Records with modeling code
◆ ◆ ◆ ◆ ◆ ◆ ◆

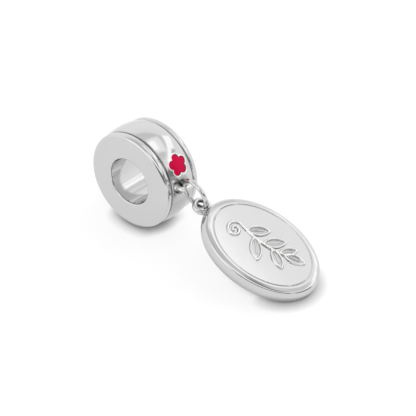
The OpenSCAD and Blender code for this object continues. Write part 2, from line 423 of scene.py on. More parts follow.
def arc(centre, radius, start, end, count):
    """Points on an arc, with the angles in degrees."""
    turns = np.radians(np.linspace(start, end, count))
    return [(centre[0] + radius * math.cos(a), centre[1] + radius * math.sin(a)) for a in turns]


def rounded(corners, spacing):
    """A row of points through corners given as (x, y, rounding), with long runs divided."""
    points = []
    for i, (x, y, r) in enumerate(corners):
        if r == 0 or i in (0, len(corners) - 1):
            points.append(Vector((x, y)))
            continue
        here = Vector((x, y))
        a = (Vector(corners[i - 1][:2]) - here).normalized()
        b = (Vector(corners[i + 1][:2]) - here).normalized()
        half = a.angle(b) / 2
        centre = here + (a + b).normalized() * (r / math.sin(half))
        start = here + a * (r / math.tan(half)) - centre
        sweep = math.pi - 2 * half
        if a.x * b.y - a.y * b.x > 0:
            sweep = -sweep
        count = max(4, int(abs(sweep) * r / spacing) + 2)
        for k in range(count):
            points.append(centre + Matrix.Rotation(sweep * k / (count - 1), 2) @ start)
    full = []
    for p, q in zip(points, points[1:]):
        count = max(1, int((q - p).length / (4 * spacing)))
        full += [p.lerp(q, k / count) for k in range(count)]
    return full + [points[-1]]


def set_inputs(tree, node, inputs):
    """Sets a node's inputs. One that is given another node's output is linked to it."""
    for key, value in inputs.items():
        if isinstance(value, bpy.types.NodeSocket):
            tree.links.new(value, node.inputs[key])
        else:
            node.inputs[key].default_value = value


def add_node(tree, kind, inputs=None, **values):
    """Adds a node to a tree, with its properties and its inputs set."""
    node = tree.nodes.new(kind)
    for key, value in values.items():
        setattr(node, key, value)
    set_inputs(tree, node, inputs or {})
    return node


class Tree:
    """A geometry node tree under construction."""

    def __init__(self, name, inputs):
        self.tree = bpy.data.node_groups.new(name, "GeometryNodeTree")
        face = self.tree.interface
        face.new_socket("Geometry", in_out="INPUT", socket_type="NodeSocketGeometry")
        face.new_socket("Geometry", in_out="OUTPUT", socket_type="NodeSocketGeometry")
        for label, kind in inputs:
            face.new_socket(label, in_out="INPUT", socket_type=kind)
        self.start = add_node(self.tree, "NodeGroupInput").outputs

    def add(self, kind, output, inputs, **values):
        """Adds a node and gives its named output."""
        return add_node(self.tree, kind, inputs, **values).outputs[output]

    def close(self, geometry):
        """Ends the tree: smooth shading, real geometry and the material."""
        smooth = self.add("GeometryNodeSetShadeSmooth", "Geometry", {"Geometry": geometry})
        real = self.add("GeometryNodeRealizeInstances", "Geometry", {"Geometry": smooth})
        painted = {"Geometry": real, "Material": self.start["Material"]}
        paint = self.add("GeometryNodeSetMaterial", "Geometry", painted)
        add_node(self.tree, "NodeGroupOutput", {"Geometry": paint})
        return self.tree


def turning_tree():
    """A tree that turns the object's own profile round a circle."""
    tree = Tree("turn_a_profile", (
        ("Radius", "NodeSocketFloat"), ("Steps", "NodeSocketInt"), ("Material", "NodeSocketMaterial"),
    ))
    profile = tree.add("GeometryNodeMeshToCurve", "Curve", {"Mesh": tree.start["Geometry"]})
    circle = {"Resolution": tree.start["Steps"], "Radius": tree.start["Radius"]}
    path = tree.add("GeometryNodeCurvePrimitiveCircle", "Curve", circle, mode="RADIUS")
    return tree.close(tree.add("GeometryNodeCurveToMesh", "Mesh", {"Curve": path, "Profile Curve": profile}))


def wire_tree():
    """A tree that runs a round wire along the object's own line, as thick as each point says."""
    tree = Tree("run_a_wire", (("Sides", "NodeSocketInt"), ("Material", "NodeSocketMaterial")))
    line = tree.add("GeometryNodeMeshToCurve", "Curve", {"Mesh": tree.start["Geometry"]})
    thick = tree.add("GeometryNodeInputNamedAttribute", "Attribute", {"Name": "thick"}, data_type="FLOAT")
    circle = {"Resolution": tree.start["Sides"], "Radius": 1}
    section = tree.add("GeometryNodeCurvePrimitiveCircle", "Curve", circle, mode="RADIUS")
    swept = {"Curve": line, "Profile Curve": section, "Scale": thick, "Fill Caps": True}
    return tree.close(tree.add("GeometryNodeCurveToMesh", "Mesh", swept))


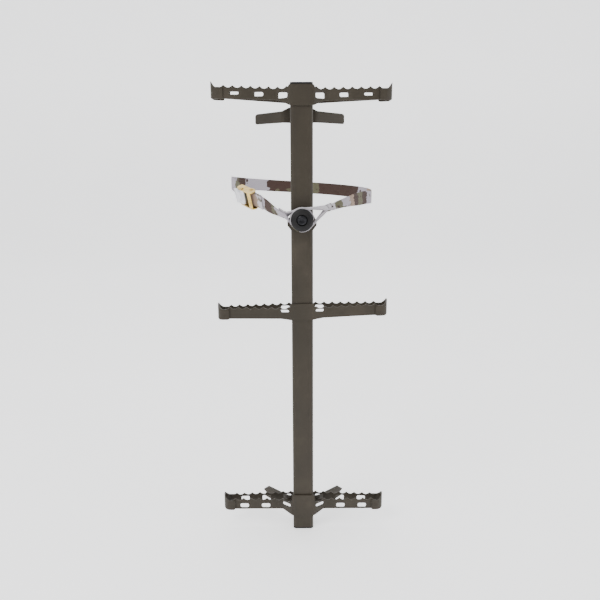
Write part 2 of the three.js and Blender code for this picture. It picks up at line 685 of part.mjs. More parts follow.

◆ ◆ ◆ ◆ ◆ ◆ ◆

WHAT YOU WILL DO:
In the listing above, reproduce the first line and each one after it through the line that contains "geometry node tree".

EXERCISE RESULT:
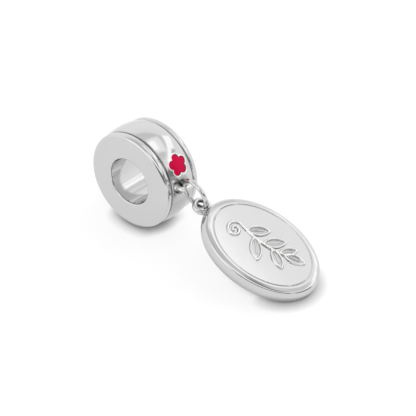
The OpenSCAD and Blender code for this object continues. Write part 2, from line 423 of scene.py on. More parts follow.
def arc(centre, radius, start, end, count):
    """Points on an arc, with the angles in degrees."""
    turns = np.radians(np.linspace(start, end, count))
    return [(centre[0] + radius * math.cos(a), centre[1] + radius * math.sin(a)) for a in turns]


def rounded(corners, spacing):
    """A row of points through corners given as (x, y, rounding), with long runs divided."""
    points = []
    for i, (x, y, r) in enumerate(corners):
        if r == 0 or i in (0, len(corners) - 1):
            points.append(Vector((x, y)))
            continue
        here = Vector((x, y))
        a = (Vector(corners[i - 1][:2]) - here).normalized()
        b = (Vector(corners[i + 1][:2]) - here).normalized()
        half = a.angle(b) / 2
        centre = here + (a + b).normalized() * (r / math.sin(half))
        start = here + a * (r / math.tan(half)) - centre
        sweep = math.pi - 2 * half
        if a.x * b.y - a.y * b.x > 0:
            sweep = -sweep
        count = max(4, int(abs(sweep) * r / spacing) + 2)
        for k in range(count):
            points.append(centre + Matrix.Rotation(sweep * k / (count - 1), 2) @ start)
    full = []
    for p, q in zip(points, points[1:]):
        count = max(1, int((q - p).length / (4 * spacing)))
        full += [p.lerp(q, k / count) for k in range(count)]
    return full + [points[-1]]


def set_inputs(tree, node, inputs):
    """Sets a node's inputs. One that is given another node's output is linked to it."""
    for key, value in inputs.items():
        if isinstance(value, bpy.types.NodeSocket):
            tree.links.new(value, node.inputs[key])
        else:
            node.inputs[key].default_value = value


def add_node(tree, kind, inputs=None, **values):
    """Adds a node to a tree, with its properties and its inputs set."""
    node = tree.nodes.new(kind)
    for key, value in values.items():
        setattr(node, key, value)
    set_inputs(tree, node, inputs or {})
    return node


class Tree:
    """A geometry node tree under construction."""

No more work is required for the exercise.